What is expected -> Repeat the material exactly, every line of it.

Recorded information ->
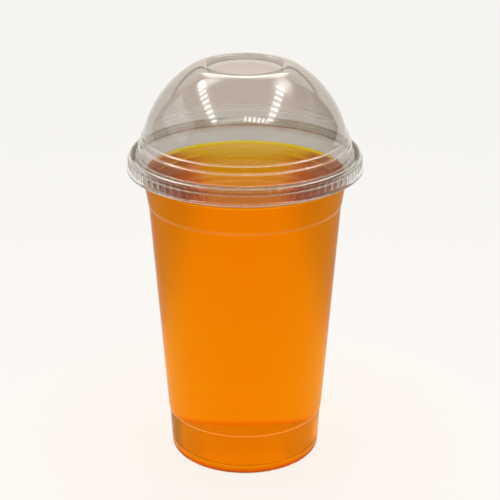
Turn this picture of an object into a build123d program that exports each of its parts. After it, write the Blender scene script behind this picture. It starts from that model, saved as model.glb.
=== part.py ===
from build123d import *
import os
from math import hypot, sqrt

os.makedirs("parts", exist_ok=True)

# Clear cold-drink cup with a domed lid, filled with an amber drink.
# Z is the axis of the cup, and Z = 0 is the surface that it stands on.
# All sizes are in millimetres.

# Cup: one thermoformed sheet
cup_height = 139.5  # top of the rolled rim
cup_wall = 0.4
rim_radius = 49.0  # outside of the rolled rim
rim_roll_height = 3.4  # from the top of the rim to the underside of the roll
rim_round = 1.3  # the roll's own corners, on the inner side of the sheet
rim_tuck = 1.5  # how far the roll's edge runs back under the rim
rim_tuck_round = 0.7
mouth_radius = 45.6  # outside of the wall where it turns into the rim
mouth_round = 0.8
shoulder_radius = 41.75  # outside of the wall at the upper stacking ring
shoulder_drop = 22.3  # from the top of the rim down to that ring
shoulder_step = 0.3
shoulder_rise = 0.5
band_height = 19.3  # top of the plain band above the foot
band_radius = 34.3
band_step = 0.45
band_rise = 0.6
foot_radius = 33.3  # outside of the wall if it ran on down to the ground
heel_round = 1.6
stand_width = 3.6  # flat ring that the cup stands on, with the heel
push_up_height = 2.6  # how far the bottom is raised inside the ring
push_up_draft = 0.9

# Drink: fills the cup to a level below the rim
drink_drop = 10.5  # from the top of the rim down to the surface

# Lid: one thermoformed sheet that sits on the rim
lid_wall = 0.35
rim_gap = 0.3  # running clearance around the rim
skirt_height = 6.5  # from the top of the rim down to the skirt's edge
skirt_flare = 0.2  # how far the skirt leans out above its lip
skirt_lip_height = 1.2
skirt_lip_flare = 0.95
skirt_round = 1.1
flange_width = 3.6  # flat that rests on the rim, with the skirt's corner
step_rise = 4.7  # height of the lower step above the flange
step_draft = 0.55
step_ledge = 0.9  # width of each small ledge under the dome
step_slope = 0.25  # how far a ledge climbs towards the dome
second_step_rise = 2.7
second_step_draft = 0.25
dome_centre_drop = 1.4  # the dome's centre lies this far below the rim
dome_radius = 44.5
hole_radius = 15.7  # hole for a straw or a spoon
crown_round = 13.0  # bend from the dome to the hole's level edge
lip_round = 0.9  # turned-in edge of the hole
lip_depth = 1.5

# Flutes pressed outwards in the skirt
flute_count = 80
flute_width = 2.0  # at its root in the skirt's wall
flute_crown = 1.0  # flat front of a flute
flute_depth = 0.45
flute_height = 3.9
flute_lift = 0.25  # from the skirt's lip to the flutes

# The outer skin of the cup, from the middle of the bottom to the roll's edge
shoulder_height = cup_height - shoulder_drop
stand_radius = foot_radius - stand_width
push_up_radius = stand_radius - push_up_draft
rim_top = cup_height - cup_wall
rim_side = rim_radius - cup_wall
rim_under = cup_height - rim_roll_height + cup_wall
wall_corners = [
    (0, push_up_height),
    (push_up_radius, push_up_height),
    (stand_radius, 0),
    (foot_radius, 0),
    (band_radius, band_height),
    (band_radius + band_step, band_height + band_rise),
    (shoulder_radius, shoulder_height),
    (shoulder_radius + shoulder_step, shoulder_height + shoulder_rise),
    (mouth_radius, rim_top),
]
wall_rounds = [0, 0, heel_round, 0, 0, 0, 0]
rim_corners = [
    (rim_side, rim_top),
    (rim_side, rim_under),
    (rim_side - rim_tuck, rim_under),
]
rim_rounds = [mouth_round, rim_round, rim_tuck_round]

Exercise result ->
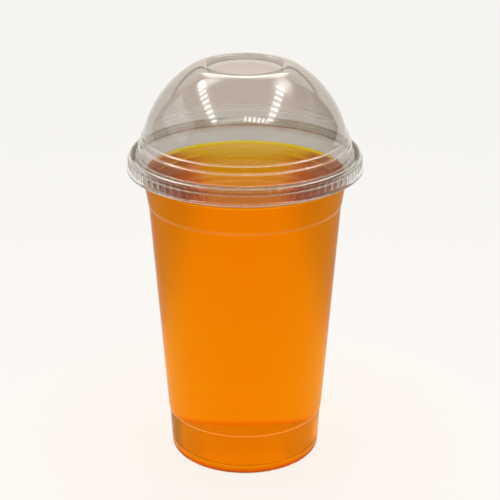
Turn this picture of an object into a build123d program that exports each of its parts. After it, write the Blender scene script behind this picture. It starts from that model, saved as model.glb.
=== part.py ===
from build123d import *
import os
from math import hypot, sqrt

os.makedirs("parts", exist_ok=True)

# Clear cold-drink cup with a domed lid, filled with an amber drink.
# Z is the axis of the cup, and Z = 0 is the surface that it stands on.
# All sizes are in millimetres.

# Cup: one thermoformed sheet
cup_height = 139.5  # top of the rolled rim
cup_wall = 0.4
rim_radius = 49.0  # outside of the rolled rim
rim_roll_height = 3.4  # from the top of the rim to the underside of the roll
rim_round = 1.3  # the roll's own corners, on the inner side of the sheet
rim_tuck = 1.5  # how far the roll's edge runs back under the rim
rim_tuck_round = 0.7
mouth_radius = 45.6  # outside of the wall where it turns into the rim
mouth_round = 0.8
shoulder_radius = 41.75  # outside of the wall at the upper stacking ring
shoulder_drop = 22.3  # from the top of the rim down to that ring
shoulder_step = 0.3
shoulder_rise = 0.5
band_height = 19.3  # top of the plain band above the foot
band_radius = 34.3
band_step = 0.45
band_rise = 0.6
foot_radius = 33.3  # outside of the wall if it ran on down to the ground
heel_round = 1.6
stand_width = 3.6  # flat ring that the cup stands on, with the heel
push_up_height = 2.6  # how far the bottom is raised inside the ring
push_up_draft = 0.9

# Drink: fills the cup to a level below the rim
drink_drop = 10.5  # from the top of the rim down to the surface

# Lid: one thermoformed sheet that sits on the rim
lid_wall = 0.35
rim_gap = 0.3  # running clearance around the rim
skirt_height = 6.5  # from the top of the rim down to the skirt's edge
skirt_flare = 0.2  # how far the skirt leans out above its lip
skirt_lip_height = 1.2
skirt_lip_flare = 0.95
skirt_round = 1.1
flange_width = 3.6  # flat that rests on the rim, with the skirt's corner
step_rise = 4.7  # height of the lower step above the flange
step_draft = 0.55
step_ledge = 0.9  # width of each small ledge under the dome
step_slope = 0.25  # how far a ledge climbs towards the dome
second_step_rise = 2.7
second_step_draft = 0.25
dome_centre_drop = 1.4  # the dome's centre lies this far below the rim
dome_radius = 44.5
hole_radius = 15.7  # hole for a straw or a spoon
crown_round = 13.0  # bend from the dome to the hole's level edge
lip_round = 0.9  # turned-in edge of the hole
lip_depth = 1.5

# Flutes pressed outwards in the skirt
flute_count = 80
flute_width = 2.0  # at its root in the skirt's wall
flute_crown = 1.0  # flat front of a flute
flute_depth = 0.45
flute_height = 3.9
flute_lift = 0.25  # from the skirt's lip to the flutes

# The outer skin of the cup, from the middle of the bottom to the roll's edge
shoulder_height = cup_height - shoulder_drop
stand_radius = foot_radius - stand_width
push_up_radius = stand_radius - push_up_draft
rim_top = cup_height - cup_wall
rim_side = rim_radius - cup_wall
rim_under = cup_height - rim_roll_height + cup_wall
wall_corners = [
    (0, push_up_height),
    (push_up_radius, push_up_height),
    (stand_radius, 0),
    (foot_radius, 0),
    (band_radius, band_height),
    (band_radius + band_step, band_height + band_rise),
    (shoulder_radius, shoulder_height),
    (shoulder_radius + shoulder_step, shoulder_height + shoulder_rise),
    (mouth_radius, rim_top),
]
wall_rounds = [0, 0, heel_round, 0, 0, 0, 0]
rim_corners = [
    (rim_side, rim_top),
    (rim_side, rim_under),
    (rim_side - rim_tuck, rim_under),
]
rim_rounds = [mouth_round, rim_round, rim_tuck_round]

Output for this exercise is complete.